STATED TASK | From the entries below, copy every line that holds the word "JSON".

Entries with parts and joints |
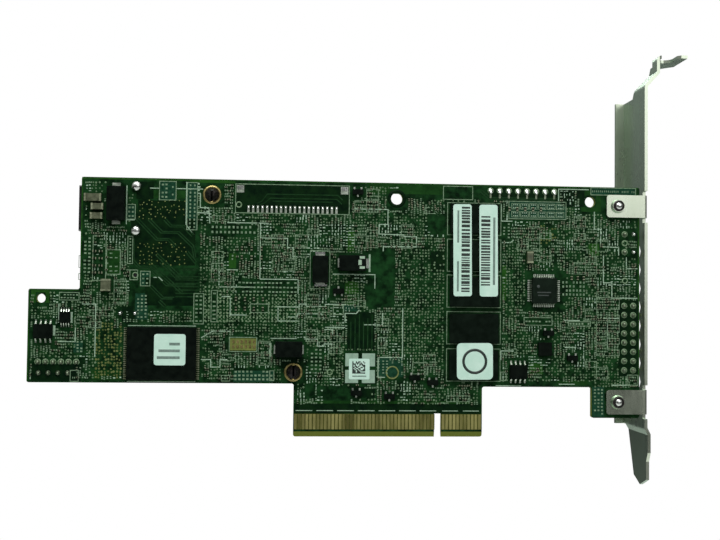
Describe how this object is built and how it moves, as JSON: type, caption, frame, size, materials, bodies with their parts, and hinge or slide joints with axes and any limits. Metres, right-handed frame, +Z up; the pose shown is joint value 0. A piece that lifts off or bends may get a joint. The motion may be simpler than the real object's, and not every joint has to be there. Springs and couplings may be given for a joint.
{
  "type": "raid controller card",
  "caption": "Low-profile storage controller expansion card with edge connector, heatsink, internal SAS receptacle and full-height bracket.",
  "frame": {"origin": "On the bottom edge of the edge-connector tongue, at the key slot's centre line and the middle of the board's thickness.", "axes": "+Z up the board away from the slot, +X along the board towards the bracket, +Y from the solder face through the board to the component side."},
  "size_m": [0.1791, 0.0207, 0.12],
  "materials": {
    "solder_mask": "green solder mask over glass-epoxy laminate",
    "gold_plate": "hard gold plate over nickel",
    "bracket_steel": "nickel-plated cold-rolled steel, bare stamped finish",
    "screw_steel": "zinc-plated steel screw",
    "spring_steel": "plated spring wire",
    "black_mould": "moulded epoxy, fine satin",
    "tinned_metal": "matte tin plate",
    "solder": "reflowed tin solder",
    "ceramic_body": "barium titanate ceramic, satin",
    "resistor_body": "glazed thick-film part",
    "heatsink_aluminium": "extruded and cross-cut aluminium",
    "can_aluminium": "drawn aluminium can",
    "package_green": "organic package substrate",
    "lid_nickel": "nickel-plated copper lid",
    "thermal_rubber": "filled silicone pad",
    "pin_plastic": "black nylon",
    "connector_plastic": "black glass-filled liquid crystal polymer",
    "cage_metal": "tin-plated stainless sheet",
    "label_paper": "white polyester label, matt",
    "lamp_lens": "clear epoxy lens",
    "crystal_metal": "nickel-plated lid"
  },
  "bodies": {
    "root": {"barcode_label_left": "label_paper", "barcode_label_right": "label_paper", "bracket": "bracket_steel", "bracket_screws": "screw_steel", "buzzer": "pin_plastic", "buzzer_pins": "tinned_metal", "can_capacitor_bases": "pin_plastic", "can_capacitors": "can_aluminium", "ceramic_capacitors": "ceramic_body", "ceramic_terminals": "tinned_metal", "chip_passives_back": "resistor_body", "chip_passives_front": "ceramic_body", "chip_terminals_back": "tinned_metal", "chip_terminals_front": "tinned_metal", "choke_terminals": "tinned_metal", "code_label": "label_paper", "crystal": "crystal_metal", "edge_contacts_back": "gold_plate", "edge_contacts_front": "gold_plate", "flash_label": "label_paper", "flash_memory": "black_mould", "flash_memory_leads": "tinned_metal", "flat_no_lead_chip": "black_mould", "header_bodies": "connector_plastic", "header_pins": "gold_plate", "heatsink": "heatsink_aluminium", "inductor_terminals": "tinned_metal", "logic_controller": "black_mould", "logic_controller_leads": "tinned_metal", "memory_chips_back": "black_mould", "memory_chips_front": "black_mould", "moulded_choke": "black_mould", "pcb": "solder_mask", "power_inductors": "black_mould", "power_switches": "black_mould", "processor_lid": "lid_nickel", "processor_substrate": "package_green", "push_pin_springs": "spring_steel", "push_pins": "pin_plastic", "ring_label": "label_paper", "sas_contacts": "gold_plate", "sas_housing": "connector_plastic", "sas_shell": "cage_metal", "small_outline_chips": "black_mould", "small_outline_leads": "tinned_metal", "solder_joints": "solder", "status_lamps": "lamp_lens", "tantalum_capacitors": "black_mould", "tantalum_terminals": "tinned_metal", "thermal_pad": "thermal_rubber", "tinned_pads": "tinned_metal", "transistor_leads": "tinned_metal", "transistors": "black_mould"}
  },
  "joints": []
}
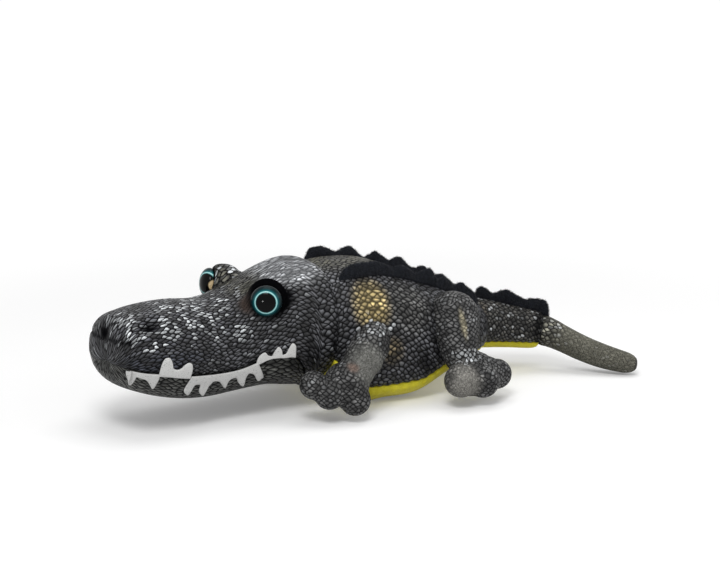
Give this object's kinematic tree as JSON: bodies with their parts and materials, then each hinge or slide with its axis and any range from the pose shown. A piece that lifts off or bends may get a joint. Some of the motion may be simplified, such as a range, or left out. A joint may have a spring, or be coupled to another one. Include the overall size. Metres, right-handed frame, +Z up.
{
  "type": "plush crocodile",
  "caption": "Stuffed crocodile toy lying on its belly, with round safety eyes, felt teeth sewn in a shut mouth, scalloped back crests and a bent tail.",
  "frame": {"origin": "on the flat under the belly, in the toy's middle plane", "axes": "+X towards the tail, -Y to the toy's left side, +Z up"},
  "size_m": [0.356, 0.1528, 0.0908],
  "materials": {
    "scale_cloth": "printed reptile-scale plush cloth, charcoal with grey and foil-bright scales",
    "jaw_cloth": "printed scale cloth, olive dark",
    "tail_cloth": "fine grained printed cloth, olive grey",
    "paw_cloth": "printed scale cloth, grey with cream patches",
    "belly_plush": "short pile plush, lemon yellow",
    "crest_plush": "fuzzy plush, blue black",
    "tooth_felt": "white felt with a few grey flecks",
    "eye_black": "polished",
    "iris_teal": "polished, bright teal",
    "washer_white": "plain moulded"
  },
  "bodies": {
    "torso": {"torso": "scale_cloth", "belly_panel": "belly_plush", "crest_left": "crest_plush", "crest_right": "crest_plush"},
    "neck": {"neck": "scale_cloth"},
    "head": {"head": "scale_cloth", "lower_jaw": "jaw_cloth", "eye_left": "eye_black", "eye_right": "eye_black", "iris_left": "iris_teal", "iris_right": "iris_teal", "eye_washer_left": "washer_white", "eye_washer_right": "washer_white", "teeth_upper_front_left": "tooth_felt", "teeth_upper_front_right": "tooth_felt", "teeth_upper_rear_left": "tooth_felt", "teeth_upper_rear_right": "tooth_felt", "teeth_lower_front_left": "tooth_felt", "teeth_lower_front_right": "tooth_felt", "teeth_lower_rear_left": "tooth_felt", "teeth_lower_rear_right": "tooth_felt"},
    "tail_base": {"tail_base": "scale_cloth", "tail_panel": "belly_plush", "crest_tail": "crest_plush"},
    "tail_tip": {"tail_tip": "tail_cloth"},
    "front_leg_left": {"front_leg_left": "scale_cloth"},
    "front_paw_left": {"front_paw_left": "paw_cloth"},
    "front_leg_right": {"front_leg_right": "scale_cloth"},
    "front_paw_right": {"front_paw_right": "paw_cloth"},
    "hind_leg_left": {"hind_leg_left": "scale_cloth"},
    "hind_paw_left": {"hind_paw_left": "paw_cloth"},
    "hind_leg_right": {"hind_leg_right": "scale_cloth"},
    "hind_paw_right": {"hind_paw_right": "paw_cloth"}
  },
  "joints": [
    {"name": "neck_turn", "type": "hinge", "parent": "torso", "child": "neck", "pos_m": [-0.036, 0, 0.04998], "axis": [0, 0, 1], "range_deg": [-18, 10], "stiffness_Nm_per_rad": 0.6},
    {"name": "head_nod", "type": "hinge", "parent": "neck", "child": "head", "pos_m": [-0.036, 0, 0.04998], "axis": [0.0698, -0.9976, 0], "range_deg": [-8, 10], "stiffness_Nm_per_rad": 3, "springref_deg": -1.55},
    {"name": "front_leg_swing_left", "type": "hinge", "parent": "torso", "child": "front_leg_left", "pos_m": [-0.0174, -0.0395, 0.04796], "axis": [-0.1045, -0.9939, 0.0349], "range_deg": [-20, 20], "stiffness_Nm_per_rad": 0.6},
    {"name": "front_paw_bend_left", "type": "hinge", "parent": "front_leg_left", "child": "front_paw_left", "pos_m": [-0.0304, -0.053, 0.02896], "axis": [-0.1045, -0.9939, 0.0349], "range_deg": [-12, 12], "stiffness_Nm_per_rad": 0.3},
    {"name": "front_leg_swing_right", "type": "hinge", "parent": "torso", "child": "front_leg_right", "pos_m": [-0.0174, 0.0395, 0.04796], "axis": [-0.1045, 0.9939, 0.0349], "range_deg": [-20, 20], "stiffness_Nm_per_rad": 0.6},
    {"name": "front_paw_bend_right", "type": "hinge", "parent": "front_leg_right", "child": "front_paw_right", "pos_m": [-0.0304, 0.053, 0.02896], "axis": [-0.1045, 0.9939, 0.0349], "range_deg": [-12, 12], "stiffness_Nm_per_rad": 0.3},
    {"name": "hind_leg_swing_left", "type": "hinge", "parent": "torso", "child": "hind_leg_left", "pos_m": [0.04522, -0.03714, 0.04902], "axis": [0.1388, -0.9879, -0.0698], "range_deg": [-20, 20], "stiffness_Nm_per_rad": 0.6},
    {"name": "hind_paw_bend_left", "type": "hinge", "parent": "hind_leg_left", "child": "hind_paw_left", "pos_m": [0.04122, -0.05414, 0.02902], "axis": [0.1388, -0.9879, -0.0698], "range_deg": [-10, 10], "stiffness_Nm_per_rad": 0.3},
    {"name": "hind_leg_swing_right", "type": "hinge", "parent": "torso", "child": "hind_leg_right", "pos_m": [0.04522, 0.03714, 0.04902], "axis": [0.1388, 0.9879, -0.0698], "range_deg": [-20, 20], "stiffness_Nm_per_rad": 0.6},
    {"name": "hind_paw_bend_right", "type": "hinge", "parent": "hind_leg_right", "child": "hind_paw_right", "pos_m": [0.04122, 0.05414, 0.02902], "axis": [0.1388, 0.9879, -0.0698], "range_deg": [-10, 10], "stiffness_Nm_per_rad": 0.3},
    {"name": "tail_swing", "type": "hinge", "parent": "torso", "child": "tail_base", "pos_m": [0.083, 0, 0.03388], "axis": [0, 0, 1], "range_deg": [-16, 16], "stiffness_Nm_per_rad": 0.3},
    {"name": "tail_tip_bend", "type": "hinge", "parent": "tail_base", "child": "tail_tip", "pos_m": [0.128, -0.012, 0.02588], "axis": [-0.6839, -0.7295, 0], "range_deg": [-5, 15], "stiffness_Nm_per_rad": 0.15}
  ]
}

RESULT OF THIS TASK |
Describe how this object is built and how it moves, as JSON: type, caption, frame, size, materials, bodies with their parts, and hinge or slide joints with axes and any limits. Metres, right-handed frame, +Z up; the pose shown is joint value 0. A piece that lifts off or bends may get a joint. The motion may be simpler than the real object's, and not every joint has to be there. Springs and couplings may be given for a joint.
Give this object's kinematic tree as JSON: bodies with their parts and materials, then each hinge or slide with its axis and any range from the pose shown. A piece that lifts off or bends may get a joint. Some of the motion may be simplified, such as a range, or left out. A joint may have a spring, or be coupled to another one. Include the overall size. Metres, right-handed frame, +Z up.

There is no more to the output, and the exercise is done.